Graphs have proven useful to desktop application security for many years. Reverse engineers rely heavily on the visual call graph that tools like IDA Pro provide in order to understand the flow of the application. For web services, the closest example is that application security researchers have relied on service diagrams at the top of every threat model. The challenge is that these static, threat model diagrams are limited both in detail and keeping up with changing architectures. When threat modeling first began, architecture diagrams had a clear linear flow and often looked like this:
Today, micro-services have created hub-and-spoke models of multiple inputs and outputs. For large micro-service organizations, the network diagrams now look like this:
Different sources have quoted Netflix as having approximately 500-700 micro-services powering their company. This exceeds what humans can reasonably track manually with simple static diagrams.
Therefore, in order to track data through a complex system, we need more than static pictures of the conceptual representation of the service. We need the ability to dynamically interact with the graph through code. As John Lambert said in his blog, “Defenders should take a lesson from how attackers come to understand the graph. Attackers study the infrastructure as it is—not as an inaccurate mental model, viewed from an incomplete asset inventory system, or a dated network diagram. Manage from reality because that’s the prepared Defenders Mindset.” In the world of micro-services, the risk that an application diagram quickly becomes dated is significant.
Not only it is necessary to have a dynamic graph of the application flow that can be queried via code, it is also important to relate the meta information about the application that is distributed across different sources. If you work with a small team, this may not be complicated because there is one source repo and one production environment. You can take advantage of commercial products that can link static and dynamic analysis in these simplified environments.
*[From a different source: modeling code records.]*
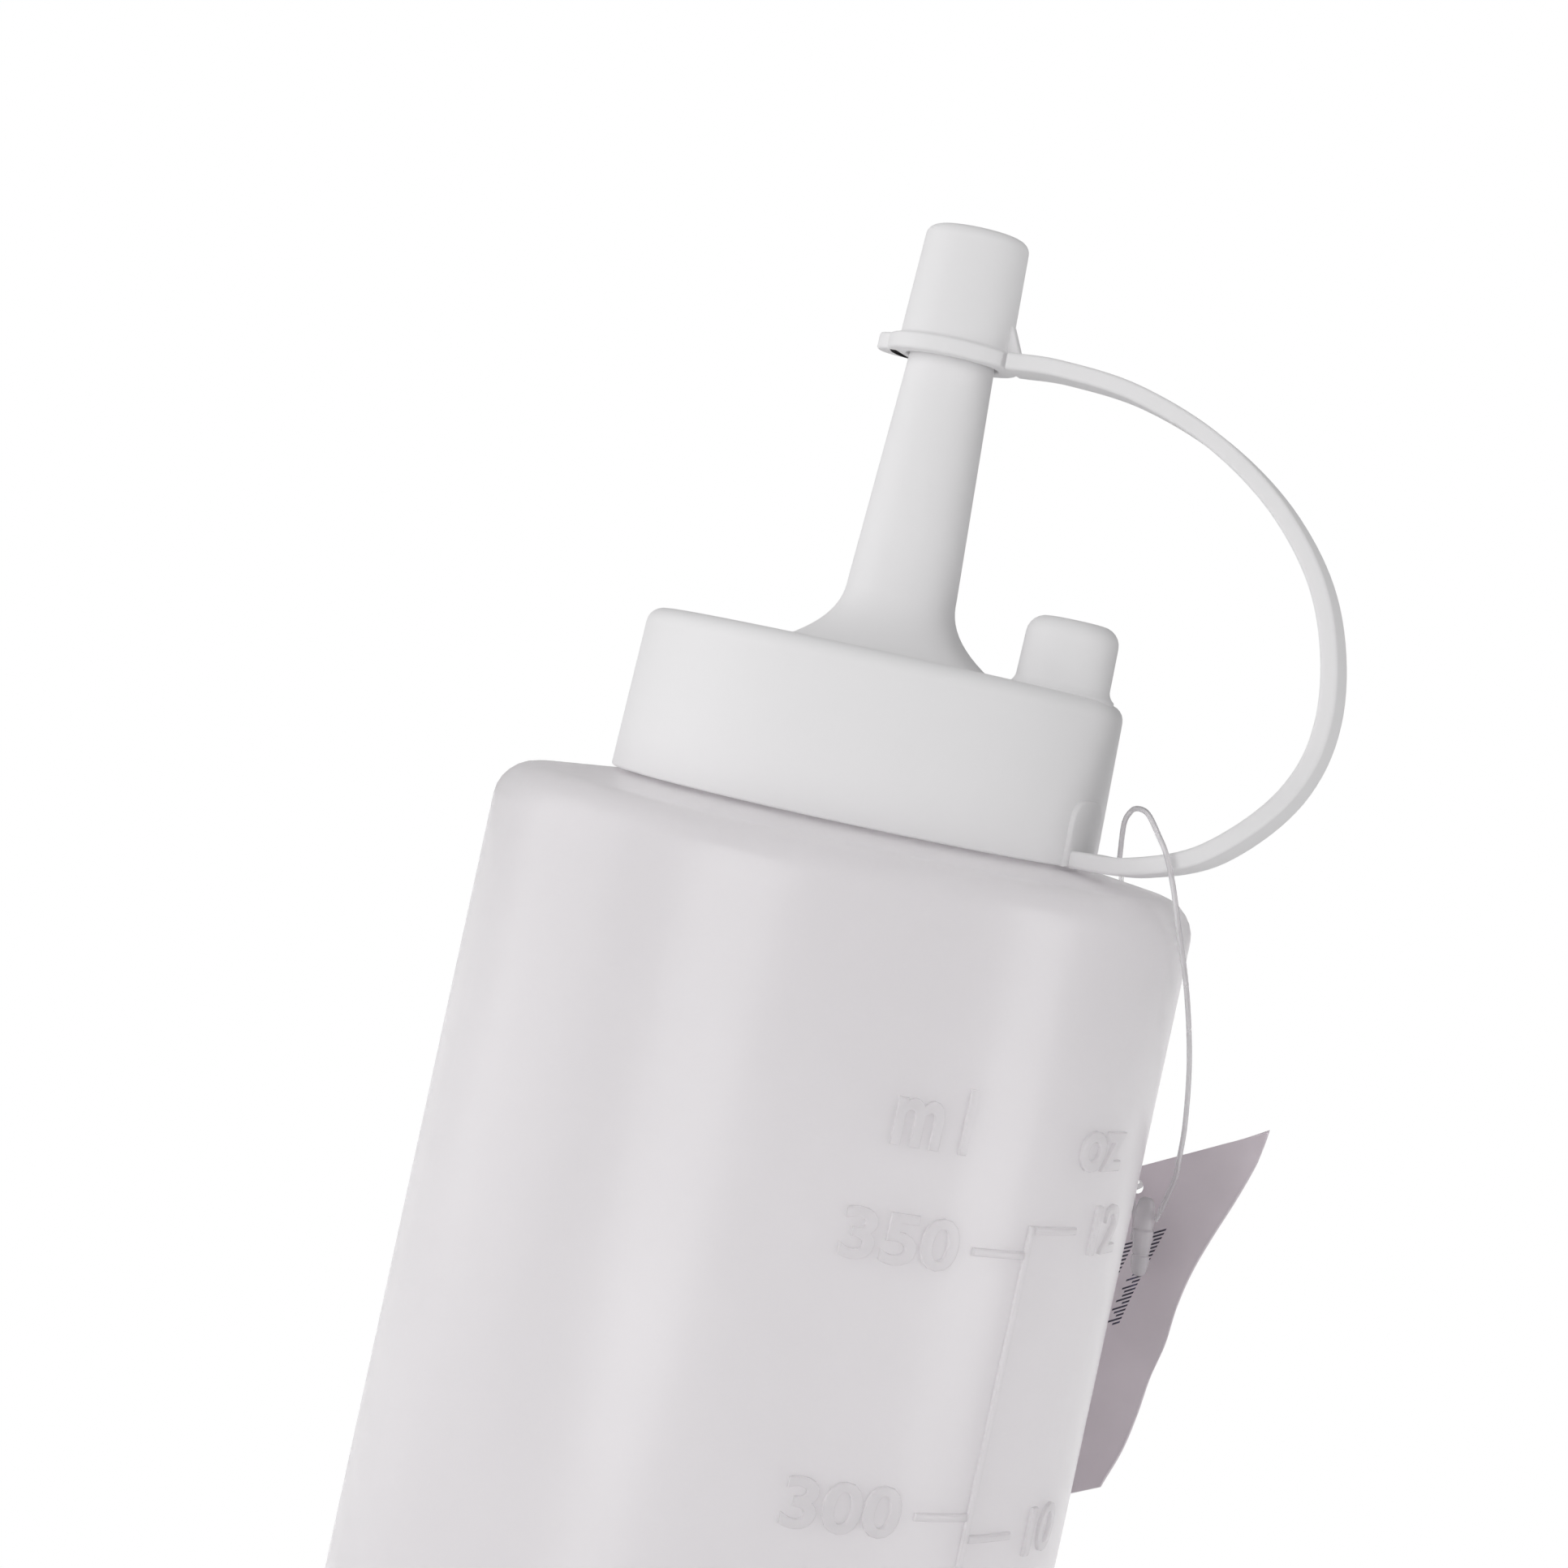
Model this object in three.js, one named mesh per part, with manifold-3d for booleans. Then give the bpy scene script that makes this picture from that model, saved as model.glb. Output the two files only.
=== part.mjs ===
// Squeeze bottle with a nozzle cap, a tethered tip cap and a hang tag.
// Millimetres, +Z up. The origin is on the bottle's axis, in the plane of its standing ring.
// The camera side of the object is -Y, and the tether leaves the cap towards +X and -Y.

import * as THREE from 'three';
import { mergeVertices } from 'three/addons/utils/BufferGeometryUtils.js';
import Module from 'manifold-3d';

const wasm = await Module();
wasm.setup();

// Bottle
const bottleRadius = 29;
const bottleWall = 0.8;
const baseThickness = 1.1;
const baseCornerRadius = 4;
const panelLift = 1;
const panelRadius = 20;
const ringWidth = 2.5;
const shoulderStart = 167.7;
const shoulderCornerRadius = 3;
const shoulderSlopeDeg = 6.9;
const neckRadius = 17.4;
const neckWall = 1.3;
const neckFillet = 1;
const neckHeight = 11.1;
const neckBeadProud = 0.55;
const neckBeadHeight = 1.2;
const neckBeadInset = 0.6;

// Raised scale on the bottle
const scaleAzimuthDeg = -47.6;
const scaleZeroHeight = 3;
const scaleRaise = 0.3;
const scaleLineWidth = 0.6;
const millilitreStep = 50;
const millilitreMarks = 7;
const ounceStep = 2;
const ounceMarks = 6;
const millilitresPerOunce = 29.574;
const millilitreTickLength = 5.3;
const ounceTickLength = 5.3;
const scaleLineMargin = 2.5;

// Screw cap
const neckClearance = 1.15;
const skirtWall = 1.3;
const skirtDraft = 0.35;
const skirtRimGap = 0.3;
const capTopThickness = 1.9;
const capTopRounding = 1.3;
const lipGap = 0.3;
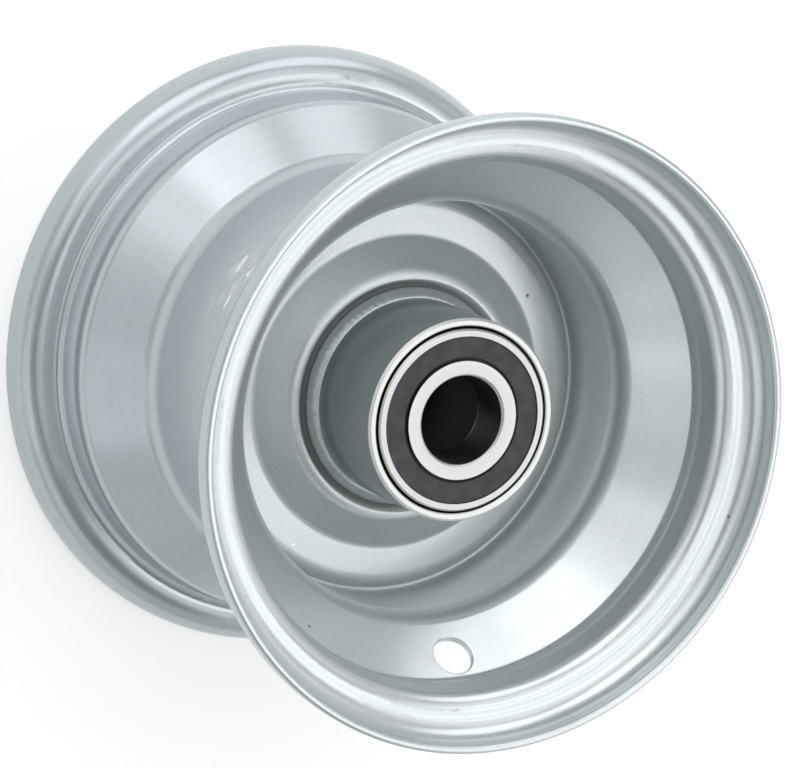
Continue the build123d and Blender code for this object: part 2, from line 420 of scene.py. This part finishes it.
@dataclass(frozen=True)
class SilverPaint:
    """Aluminium-pigmented enamel, sprayed on mild steel and stoved.

    The flakes lie in a clear binder, so it is half mirror and half chalk: broad soft
    highlights, a cool grey body, and a fine grain where the flakes stand at odds.
    """

    name: str = "silver_enamel_on_steel"
    colour: str = "#D6DBDD"
    shade: str = "#CFD5D7"
    metallic: float = 0.6
    roughness: float = 0.24
    rough_swing: float = 0.02
    grain_mm: float = 0.7       # flakes are finer than this, drawn as coarse as they show
    grain_tone: float = 0.05
    grain_high_mm: float = 0.004
    peel_mm: float = 5.0        # orange peel of the sprayed film
    peel_high_mm: float = 0.05
    cloud_mm: float = 22.0      # where the film is thicker or thinner
    rolled_mm: float = 1.4      # marks of the rolls and the press, round the axle
    rolled_tone: float = 0.02
    # painted shade on the faces that look away from the axle
    outside: PaintedOuterShade | None = None
    marks: tuple[Mark, ...] = ()

    def body(self, tree: bpy.types.NodeTree, at: WheelCoordinates,
             grain: bpy.types.NodeSocket) -> bpy.types.NodeSocket:
        """Builds the paint's colour: cloudy, grained, faintly ringed, with its marks on it.

        Args:
            tree: The paint's node tree.
            at: The coordinates on the wheel.
            grain: The pattern of the flakes.

        Returns:
            The colour.
        """
        cloud = add_node(tree, "TexNoise", inputs={
            "Vector": at.point, "Scale": per_metre(self.cloud_mm), "Detail": 3.0, "Roughness": 0.55})
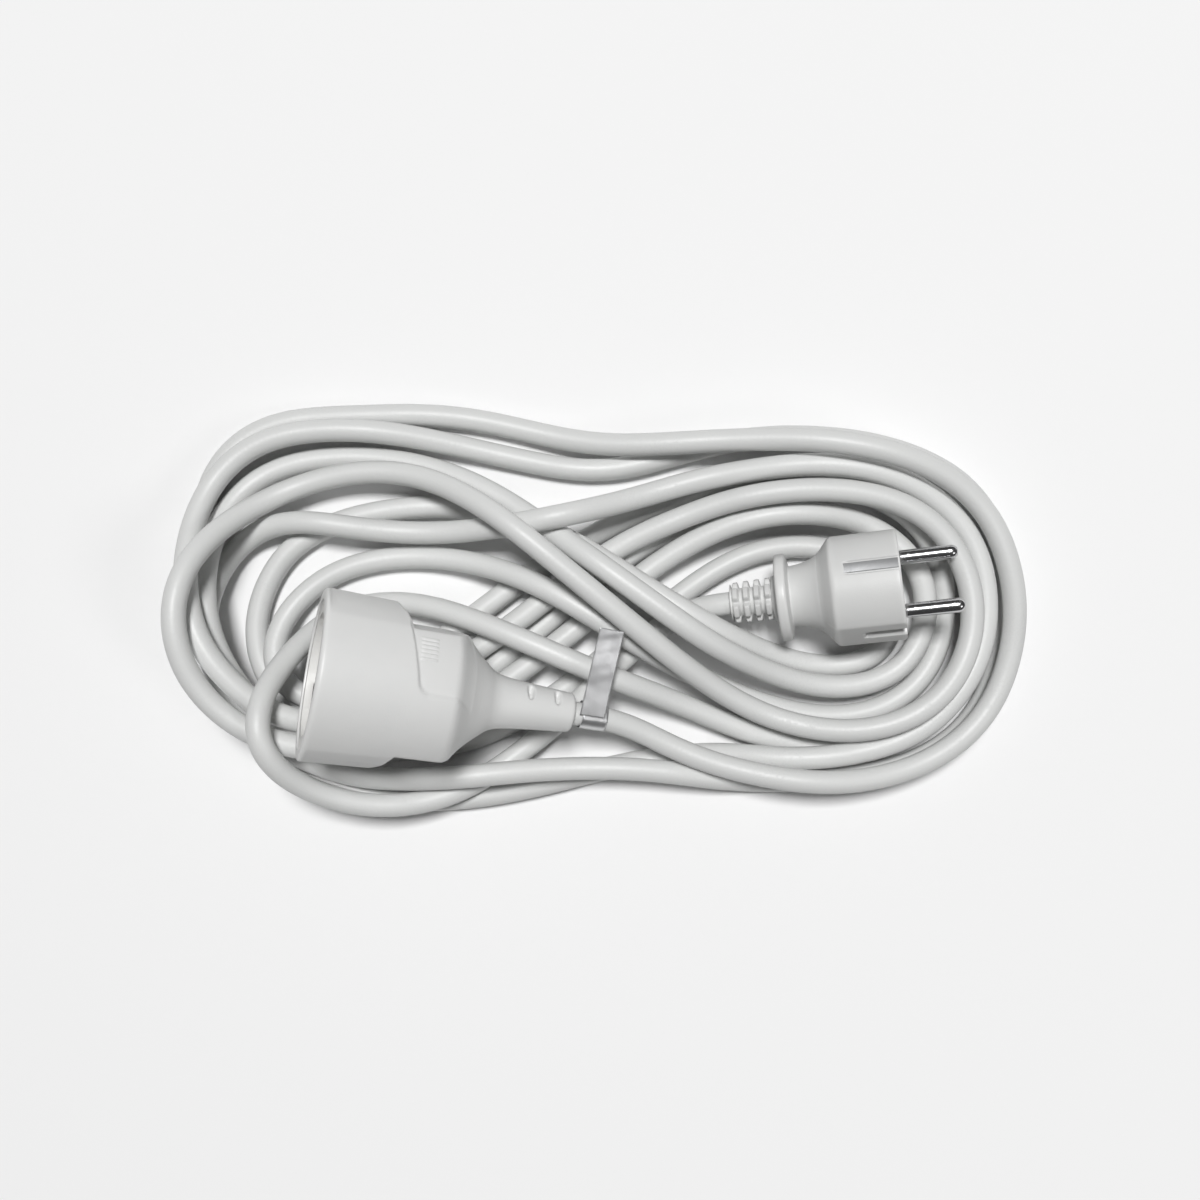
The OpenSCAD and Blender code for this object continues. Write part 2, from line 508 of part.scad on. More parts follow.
// smooth line through the stations, u counts stations
function station(i) = [stations[i][0], stations[i][1], stations[i][2], len(stations[i]) > 3 ? stations[i][3] : 0];
function line_at(u) = let (i = min(floor(u), len(stations) - 4), t = u - i, s = 1 - t)
    [s * s * s, 3 * t * t * t - 6 * t * t + 4, 3 * s * s * s - 6 * s * s + 4, t * t * t] / 6
    * [station(i), station(i + 1), station(i + 2), station(i + 3)];

// runs that pass over or under each sample: which, how far up or down it must be, and whether above it
function crossings(q) = [for (i = [0:samples]) let (x = q[i][0], y = q[i][1], r = q[i][2])
    [for (j = [0:samples]) if (abs(q[j][0] - x) < lay && abs(q[j][1] - y) < lay && abs(i - j) > 11)
        let (d = (q[j][0] - x) * (q[j][0] - x) + (q[j][1] - y) * (q[j][1] - y))
            if (d < lay * lay) [j, sqrt(lay * lay - d), r > q[j][2]]]];
// the runs push each other apart, the cord's stiffness evens them out, and the pile sinks a little
function parted(z, near, base) = [for (i = [0:samples])
    let (up = max([0, for (m = near[i]) if (m[2]) m[1] - z[i] + z[m[0]]]),
         down = max([0, for (m = near[i]) if (!m[2]) m[1] + z[i] - z[m[0]]]))
    max(base[i], z[i] + up / 2 - down / 2)];
function evened(z, base, sink) = [for (i = [0:samples])
    i < 4 || i > samples - 4 ? base[i]
    : max(base[i], (0.2 + 0.8 * 59 / 231) * z[i] + 0.8 / 231 * (54 * (z[i - 1] + z[i + 1]) + 39 * (z[i - 2] + z[i + 2])
        + 14 * (z[i - 3] + z[i + 3]) - 21 * (z[i - 4] + z[i + 4])) - sink)];
function settled(z, near, base, n) = n == 0 ? z
    : settled(evened(parted(z, near, base), base, n > 15 ? 0.12 : 0), near, base, n - 1);
function heights(q) = let (base = [for (p = q) max(p[3], floor_h)])
    settled([for (i = [0:samples]) base[i] + 2 * q[i][2]], crossings(q), base, 120);

function lerp(z, k) = let (i = min(floor(k), samples - 1)) z[i] + (k - i) * (z[i + 1] - z[i]);
function cord_at(z, k) = let (p = line_at(k / sub)) middle + [p[0], p[1], lerp(z, k)];
function heading(z, k) = k <= 0 ? -coupler_axis : k >= samples ? plug_axis
    : let (v = cord_at(z, k + 0.5) - cord_at(z, k - 0.5)) v / norm(v);
function ring(z, k, sides) =
    let (t = heading(z, k), s = cross([0, 0, 1], t) / norm(cross([0, 0, 1], t)), u = cross(t, s), c = cord_at(z, k))
    [for (j = [0:sides - 1]) let (a = 360 * j / sides + (sides == 8 ? 22.5 : 0),
        p = c + cord_r * (cos(a) * s + sin(a) * u)) [p[0], p[1], max(p[2], 0)]];
module run(z, from, to, rings, sides) {
    points = [for (i = [0:rings]) each ring(z, from + (to - from) * i / rings, sides)];
    last = rings * sides;
    polyhedron(points, concat(
        [for (i = [0:rings - 1], j = [0:sides - 1]) let (a = i * sides + j, b = i * sides + (j + 1) % sides)
            each [[a, a + sides, b + sides], [a, b + sides, b]]],
        [for (j = [1:sides - 2]) [0, j, j + 1]],
        [for (j = [1:sides - 2]) [last, last + j + 1, last + j]]
    ));
}
// distance from a point to the stretch between two samples
function off(p, a, b) = let (t = min(1, max(0, (p - a) * (b - a) / ((b - a) * (b - a))))) norm(p - a - t * (b - a));
function least_gap(c, near) = min([for (i = [0:samples], m = near[i]) if (m[0] < samples)
    off(c[i], c[m[0]], c[m[0] + 1])]) - cord_d;

module hank() color("#d4d5d1") {
    q = [for (k = [0:samples]) line_at(k / sub)];
    z = heights(q);
    echo(least_gap = least_gap([for (k = [0:samples]) cord_at(z, k)], crossings(q)));
    run(z, lead_end, plug_start, 20 * 24, 6);
}
module coupler_lead() color("#d4d5d1") run(heights([for (k = [0:samples]) line_at(k / sub)]), 0, lead_end, 12, 8);
module plug_lead() color("#d4d5d1")
    run(heights([for (k = [0:samples]) line_at(k / sub)]), plug_start, samples, 12, 8);

// ================= foil flag =================
module label() color("#cfd3d6") {
    at = coupler_exit - 7.3 * coupler_axis;
    translate(at) rotate([0, 90 - coupler_tilt, coupler_turn])
        tube(cord_r + 0.5 + label_t, cord_r + 0.5, -label_w / 2, label_w);
    translate(at + [0, 0, (cord_r + 0.65) / cos(coupler_tilt)]) rotate([coupler_tilt, -9, coupler_turn - 93])
        translate([0, -label_w / 2, 0]) cube([label_len, label_w, label_t]);
}

hank();
coupler_lead();
plug_lead();
label();
coupler_body();
coupler_insert();
coupler_insert_back();
shutter_rotor();
shutter_spring();
coupler_line_contact();
coupler_neutral_contact();
coupler_earth_strap();
coupler_crimps();
coupler_line_core();
coupler_neutral_core();
coupler_earth_core();
plug_body();
plug_pin_bridge();
line_pin();
neutral_pin();
plug_earth_strap();
plug_earth_sleeve();
plug_crimps();
plug_line_core();
plug_neutral_core();
plug_earth_core();
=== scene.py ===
"""Earthed extension cord, lying in flat figure-eight laps: coupler at the left, plug at the right."""

import math

import bmesh
import bpy
import numpy as np
from mathutils import Matrix, Vector


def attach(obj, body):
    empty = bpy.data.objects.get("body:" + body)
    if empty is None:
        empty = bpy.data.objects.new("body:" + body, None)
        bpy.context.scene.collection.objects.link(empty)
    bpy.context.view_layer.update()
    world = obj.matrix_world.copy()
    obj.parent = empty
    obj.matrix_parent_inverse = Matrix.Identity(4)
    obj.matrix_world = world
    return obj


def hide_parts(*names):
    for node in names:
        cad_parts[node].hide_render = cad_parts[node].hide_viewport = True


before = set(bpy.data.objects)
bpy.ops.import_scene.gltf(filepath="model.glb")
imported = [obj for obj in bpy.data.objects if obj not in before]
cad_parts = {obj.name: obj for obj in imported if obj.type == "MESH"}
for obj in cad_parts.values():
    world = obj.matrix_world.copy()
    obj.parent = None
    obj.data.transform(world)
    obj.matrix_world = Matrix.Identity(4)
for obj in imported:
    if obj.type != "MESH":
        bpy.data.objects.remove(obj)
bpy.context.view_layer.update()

# ---------------------------------------------------------------- camera
# A camera straight above the laps, 45 cm over the floor, that takes in a square frame.


def put(name, data):
    """A new object in the scene that holds this camera, curve, mesh or lamp."""
    thing = bpy.data.objects.new(name, data)
    bpy.context.scene.collection.objects.link(thing)
    return thing


eye = put("camera", bpy.data.cameras.new("camera"))
eye.data.lens = 38.7
eye.data.sensor_width = 36
eye.data.clip_start = 0.01
eye.location = (-0.00104, 0.00256, 0.450)
bpy.context.scene.camera = eye

# ---------------------------------------------------------------- cord
# Round three-core cord, 7.8 mm thick and a good 5 m long, with an extruded PVC sheath.
# It leaves the coupler's neck, runs through eight figure-eight laps and ends in the plug's strain relief.
CORD_D = 0.0078
# where the stations are measured from, and which way each moulding points: degrees round from +X, degrees up
MIDDLE = Vector((-1.04, -0.84, 0)) / 1000
COUPLER_TURN, COUPLER_TILT = 170, 16
PLUG_TURN, PLUG_TILT = 6.6, 12


def pointing(turn, tilt):
    """Unit vector so many degrees round from +X and so many degrees up."""
    turn, tilt = math.radians(turn), math.radians(tilt)
    return Vector((math.cos(tilt) * math.cos(turn), math.cos(tilt) * math.sin(turn), math.sin(tilt)))


coupler_way, plug_way = pointing(COUPLER_TURN, COUPLER_TILT), pointing(PLUG_TURN, PLUG_TILT)
coupler_exit = MIDDLE + Vector((-9.6, -33.7, 25.7)) / 1000
plug_exit = MIDDLE + Vector((44.3, 2.3, 16.3)) / 1000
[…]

Working within a large company, you will have hundreds of services, written in dozens of languages, and distributed across different cloud providers plus traditional data centers and CDNs. There is no single vendor tool that handles that complexity. The ability to identify an issue in source code, determine whether it is in production, and scan its environment all via code within a scalable infrastructure is critical. In order to accomplish that goal, organizations need to be able to programmatically link each team with their GitHub location, domain name, Jira queue, security tools, etc. in addition, to dynamically represent how the services are connected to better understand data flow.
By collecting the metadata, organizations can both map the data flow and make it more robust. A traditional application dataflow diagram will simply show a box labeled with the name of the component. An enhanced data flow diagram could make it possible to see its GitHub location, the security tools tracking it, and other relevant information. This can make working with a development team much more efficient.
To make this possible, organizations need to ingest information from multiple sources into one database. This style of approach was previously in the Marinus project where domain information was pulled from multiple sources and correlated in a Mongo database. SQL databases tend to be more difficult to use when correlating data from disparate sources since there is no shared primary key. For this graph project, MongoDB could only be used as a temporary cache for the data since MongoDB is mostly designed to store data as independent records. Organizations should know how and why the data relates. Using table joins within an SQL database to relate the data assumes a consistent method of connecting the information. Since each team will have their data stored across a different subset of tools, there is no guarantee that the way in which the data is connected will be consistent.
This is where graph databases become the preferred approach. With graphs, data can be connected for any reason, between any two vertices, for whatever reason you deem appropriate for those two vertices. When performing a query, you can ask whether two pieces of information are related regardless of the reason why they are related or how many degrees of separation exist between the two pieces of information. Graph databases provide a flexible way to search across complex relationships.
Even in the very early stages of the project, mappings were created with only a small amount of code. Below is a screenshot from the first prototyping of the tool. This diagram does not show the data flow between services. However, this diagram from the initial prototype does show the ability to connect metadata information from many different sources into a single, linked representation. This tool first ingested data from a dozen different, disparate sources within the company and stored it in the graph. Next, the tool was able to identify that at least four of those systems had information for the service that I queried, and was able to produce a graph that linked together the metadata data for that service:
Within this graph, organizations can now tie together the service name, GitHub location, AWS account, domain name, and contact information. This information alone is enough to allow us to complete the flow between finding a static analysis issue, testing for the issue on the domain where it is deployed, and filing an issue if the service is vulnerable. Most importantly, this can be done via code without any contextual knowledge of the service. This tool allows testing at scale across a wide range of services without pre-configuring data for each one.
Graphs aren’t the right tool for every problem, but they can be a valuable tool. In future blogs, we will discuss the technology stack that used to build this project and the lessons that were learned while building it. We will also provide more complex examples of the different ways in which data can be linked together for different goals.